Les gens valides du camp suivaient à pied : jeunes filles vêtues seulement de l’étroite chemise arabe, femmes portant leurs enfants sur l’épaule, petits garçons poussant joyeusement devant eux un troupeau de moutons.

Après eux venaient les conducteurs de dromadaires, gravement assis sur leurs bêtes et tenant en maiu, au bout de longues cordes, les plus beaux chevaux de la tribu ; enfin les cavaliers, munis de longues lances garnies de plumes et courant comme le vent dans la plaine pour mettre de l’ordre dans la marche du convoi, pour ramener les bêtes qui s’en écartaient.
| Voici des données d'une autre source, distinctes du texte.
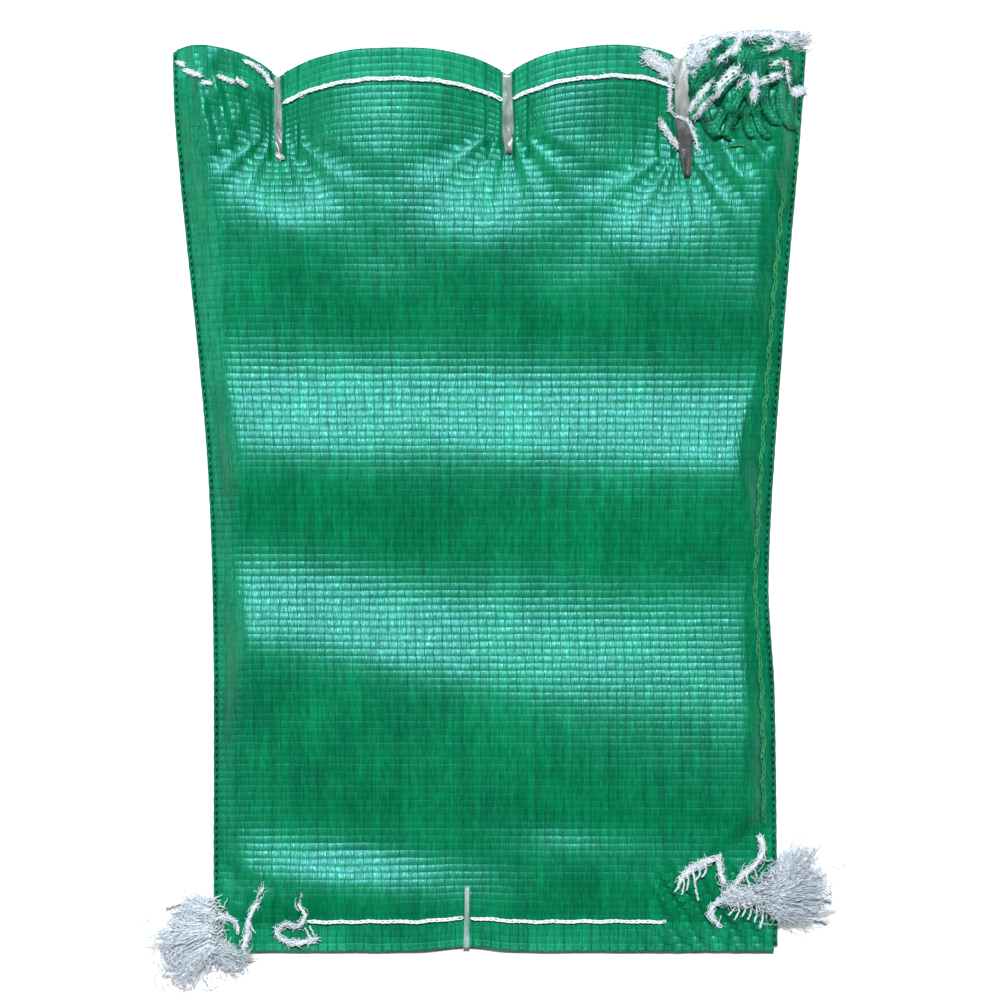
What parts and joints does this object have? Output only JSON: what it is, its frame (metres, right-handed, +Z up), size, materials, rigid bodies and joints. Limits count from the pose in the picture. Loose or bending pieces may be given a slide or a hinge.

Rien de singulier comme l’aspect et le harnachement des chameaux qui servent de montures aux femmes des chefs. J’avais vu souvent, en traversant le Sahara, des chameaux portant des paniers semblables à de longs berceaux, où se tiennent les voyageuses de distinction. Ici deux perches, longues de dix mètres au moins, sont placées devant et derrière la bosse du chameau, en travers du dos de l’animal, puis réunies à leurs extrémités par des cordes ou des lanières de cuir ; on les garnit, ainsi que la selle et les brides, de franges, de houppes de toutes couleurs, de coquillages, de grains de verroterie, etc. Le cadre ovale formé par les perches s’étend à plusieurs mètres à droite et à gauche de la bête ; sur la bosse du chameau se trouve un filet ou une pièce d’étoffe, maintenue en hauteur par une sorte de carcasse et affectant à peu près la forme d’une guérite, laquelle est également agrémentée de pompons, de houppettes, de bouffettes de toutes sortes. Au milieu de ce belvédère s’assied la dame, comme sur un trône orné de son dais.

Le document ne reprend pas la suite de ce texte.